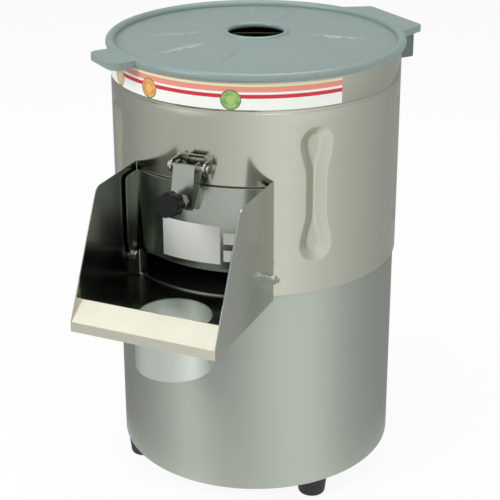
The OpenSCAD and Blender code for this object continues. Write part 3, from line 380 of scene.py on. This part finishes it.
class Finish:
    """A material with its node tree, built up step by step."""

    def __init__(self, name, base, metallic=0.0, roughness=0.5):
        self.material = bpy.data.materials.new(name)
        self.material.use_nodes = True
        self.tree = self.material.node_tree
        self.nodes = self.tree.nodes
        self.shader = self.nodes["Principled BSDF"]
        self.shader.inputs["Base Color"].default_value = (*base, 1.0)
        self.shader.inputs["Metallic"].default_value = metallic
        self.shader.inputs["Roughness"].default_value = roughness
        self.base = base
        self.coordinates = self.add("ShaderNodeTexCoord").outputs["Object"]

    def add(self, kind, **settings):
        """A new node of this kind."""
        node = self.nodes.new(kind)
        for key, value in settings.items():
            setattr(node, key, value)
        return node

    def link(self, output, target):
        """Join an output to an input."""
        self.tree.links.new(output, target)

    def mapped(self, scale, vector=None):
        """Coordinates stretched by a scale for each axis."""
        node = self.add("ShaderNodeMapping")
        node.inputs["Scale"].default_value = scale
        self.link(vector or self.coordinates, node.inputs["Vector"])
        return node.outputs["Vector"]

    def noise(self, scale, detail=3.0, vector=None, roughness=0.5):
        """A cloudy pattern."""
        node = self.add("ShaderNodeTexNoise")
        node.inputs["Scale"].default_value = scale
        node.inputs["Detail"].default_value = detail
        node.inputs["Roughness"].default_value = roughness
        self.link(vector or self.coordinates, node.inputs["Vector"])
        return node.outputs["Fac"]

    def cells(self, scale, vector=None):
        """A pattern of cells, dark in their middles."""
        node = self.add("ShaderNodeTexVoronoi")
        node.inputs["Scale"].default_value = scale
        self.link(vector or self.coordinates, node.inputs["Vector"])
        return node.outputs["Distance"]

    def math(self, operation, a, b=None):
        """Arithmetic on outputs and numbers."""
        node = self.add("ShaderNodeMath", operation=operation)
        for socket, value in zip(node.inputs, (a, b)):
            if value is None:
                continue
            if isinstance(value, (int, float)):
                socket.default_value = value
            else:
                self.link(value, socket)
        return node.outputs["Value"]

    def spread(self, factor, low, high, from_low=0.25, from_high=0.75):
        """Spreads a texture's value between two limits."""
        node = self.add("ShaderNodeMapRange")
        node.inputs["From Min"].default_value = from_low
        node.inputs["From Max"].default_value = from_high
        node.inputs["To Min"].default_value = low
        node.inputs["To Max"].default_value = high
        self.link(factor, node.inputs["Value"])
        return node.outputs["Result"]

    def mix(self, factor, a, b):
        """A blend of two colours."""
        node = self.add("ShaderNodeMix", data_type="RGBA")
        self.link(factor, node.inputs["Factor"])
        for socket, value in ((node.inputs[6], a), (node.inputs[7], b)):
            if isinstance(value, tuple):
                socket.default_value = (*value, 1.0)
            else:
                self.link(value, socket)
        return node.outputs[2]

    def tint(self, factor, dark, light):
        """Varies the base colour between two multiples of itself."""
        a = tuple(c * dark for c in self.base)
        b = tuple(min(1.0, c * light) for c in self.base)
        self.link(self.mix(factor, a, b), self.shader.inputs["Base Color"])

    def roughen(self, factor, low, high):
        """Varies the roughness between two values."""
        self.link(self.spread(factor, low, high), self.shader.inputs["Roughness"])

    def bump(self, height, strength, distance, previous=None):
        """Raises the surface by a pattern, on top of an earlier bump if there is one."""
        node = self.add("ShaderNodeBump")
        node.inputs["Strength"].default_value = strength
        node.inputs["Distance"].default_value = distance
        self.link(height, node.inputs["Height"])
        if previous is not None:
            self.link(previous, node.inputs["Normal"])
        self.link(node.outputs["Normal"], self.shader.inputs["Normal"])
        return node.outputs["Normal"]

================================

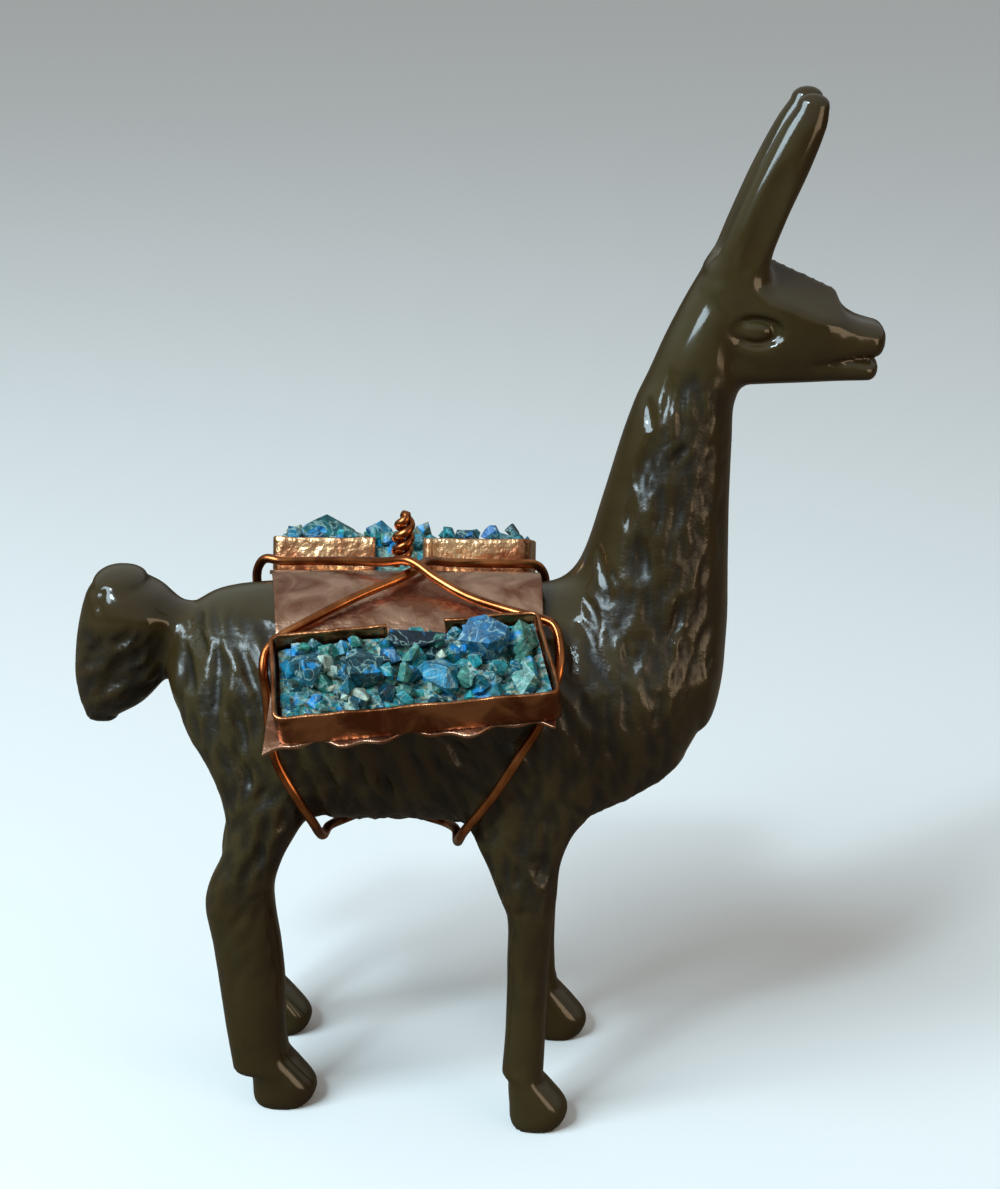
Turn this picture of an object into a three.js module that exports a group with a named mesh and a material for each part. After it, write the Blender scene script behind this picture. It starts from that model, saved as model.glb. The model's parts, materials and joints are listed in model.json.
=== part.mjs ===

================================

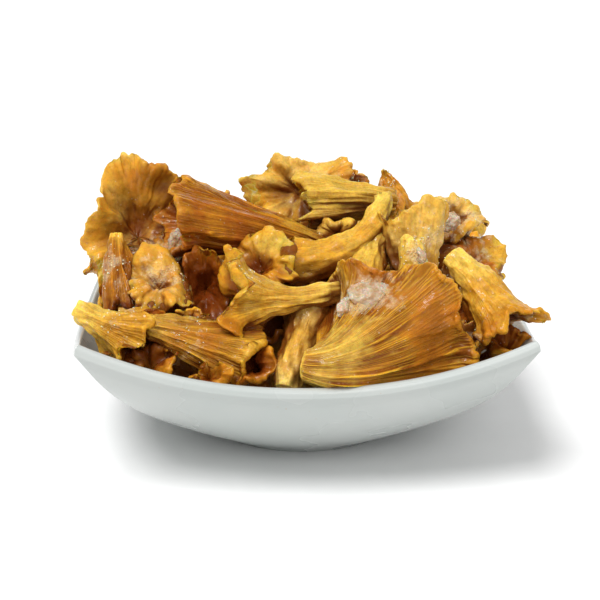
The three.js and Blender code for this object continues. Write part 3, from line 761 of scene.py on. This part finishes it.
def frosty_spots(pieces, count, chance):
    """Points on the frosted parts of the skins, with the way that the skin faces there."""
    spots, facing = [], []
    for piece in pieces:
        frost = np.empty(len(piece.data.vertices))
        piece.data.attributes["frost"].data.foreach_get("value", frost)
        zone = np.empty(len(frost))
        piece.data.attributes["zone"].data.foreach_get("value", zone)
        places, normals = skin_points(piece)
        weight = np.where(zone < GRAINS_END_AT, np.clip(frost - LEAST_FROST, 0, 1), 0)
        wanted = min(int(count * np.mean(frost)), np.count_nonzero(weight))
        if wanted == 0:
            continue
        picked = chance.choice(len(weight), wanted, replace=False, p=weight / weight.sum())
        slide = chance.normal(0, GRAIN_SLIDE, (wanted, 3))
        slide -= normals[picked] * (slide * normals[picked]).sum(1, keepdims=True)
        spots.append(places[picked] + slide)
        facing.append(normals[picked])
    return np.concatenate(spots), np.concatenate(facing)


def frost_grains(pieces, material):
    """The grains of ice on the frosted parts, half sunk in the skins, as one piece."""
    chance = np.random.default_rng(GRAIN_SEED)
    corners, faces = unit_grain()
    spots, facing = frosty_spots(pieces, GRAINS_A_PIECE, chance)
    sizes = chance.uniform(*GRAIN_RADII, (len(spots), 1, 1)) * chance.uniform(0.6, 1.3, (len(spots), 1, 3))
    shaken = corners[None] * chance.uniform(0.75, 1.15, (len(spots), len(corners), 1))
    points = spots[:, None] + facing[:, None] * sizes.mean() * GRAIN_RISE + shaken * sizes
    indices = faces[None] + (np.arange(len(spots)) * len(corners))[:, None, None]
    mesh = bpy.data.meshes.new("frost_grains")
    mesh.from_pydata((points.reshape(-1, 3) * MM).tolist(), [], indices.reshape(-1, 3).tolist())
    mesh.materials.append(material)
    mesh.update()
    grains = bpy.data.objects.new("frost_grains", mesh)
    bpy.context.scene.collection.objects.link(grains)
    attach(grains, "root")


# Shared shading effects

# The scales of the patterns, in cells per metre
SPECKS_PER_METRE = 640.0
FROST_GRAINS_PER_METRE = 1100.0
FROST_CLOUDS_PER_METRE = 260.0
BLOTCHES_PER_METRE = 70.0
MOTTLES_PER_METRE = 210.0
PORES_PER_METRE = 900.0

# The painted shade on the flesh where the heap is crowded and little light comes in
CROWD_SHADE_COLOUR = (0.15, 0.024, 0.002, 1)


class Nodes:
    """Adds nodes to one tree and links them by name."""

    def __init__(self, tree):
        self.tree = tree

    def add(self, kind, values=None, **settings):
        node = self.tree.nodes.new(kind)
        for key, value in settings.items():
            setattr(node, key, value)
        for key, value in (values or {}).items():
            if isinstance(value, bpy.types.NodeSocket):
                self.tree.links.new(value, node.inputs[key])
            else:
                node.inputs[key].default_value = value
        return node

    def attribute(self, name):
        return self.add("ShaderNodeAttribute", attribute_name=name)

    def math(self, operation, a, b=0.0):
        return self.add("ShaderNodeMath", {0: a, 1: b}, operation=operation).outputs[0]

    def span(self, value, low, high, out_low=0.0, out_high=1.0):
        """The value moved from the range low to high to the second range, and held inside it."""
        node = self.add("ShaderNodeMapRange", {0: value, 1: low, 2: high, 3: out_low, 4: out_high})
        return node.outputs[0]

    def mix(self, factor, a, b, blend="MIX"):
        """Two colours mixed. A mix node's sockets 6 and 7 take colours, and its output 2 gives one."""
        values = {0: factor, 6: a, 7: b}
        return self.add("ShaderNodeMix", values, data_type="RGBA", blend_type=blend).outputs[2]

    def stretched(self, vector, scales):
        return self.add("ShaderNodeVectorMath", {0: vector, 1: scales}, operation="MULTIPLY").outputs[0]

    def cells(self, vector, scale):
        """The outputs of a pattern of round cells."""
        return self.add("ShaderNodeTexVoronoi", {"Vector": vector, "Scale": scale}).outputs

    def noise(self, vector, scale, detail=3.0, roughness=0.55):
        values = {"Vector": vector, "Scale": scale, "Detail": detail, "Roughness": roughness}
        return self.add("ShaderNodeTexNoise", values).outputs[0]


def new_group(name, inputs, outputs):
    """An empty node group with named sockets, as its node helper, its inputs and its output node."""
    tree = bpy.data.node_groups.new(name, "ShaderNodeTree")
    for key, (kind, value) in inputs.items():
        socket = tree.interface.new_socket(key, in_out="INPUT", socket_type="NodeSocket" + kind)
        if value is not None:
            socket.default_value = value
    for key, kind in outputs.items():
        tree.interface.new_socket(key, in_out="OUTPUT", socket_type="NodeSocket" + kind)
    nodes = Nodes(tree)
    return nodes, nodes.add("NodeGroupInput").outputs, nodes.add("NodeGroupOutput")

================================

# What the task requires
Repeat, character for character, the lines of the material above from the line with "The OpenSCAD and" through the line with "material with its".

# Final answer
The OpenSCAD and Blender code for this object continues. Write part 3, from line 380 of scene.py on. This part finishes it.
class Finish:
    """A material with its node tree, built up step by step."""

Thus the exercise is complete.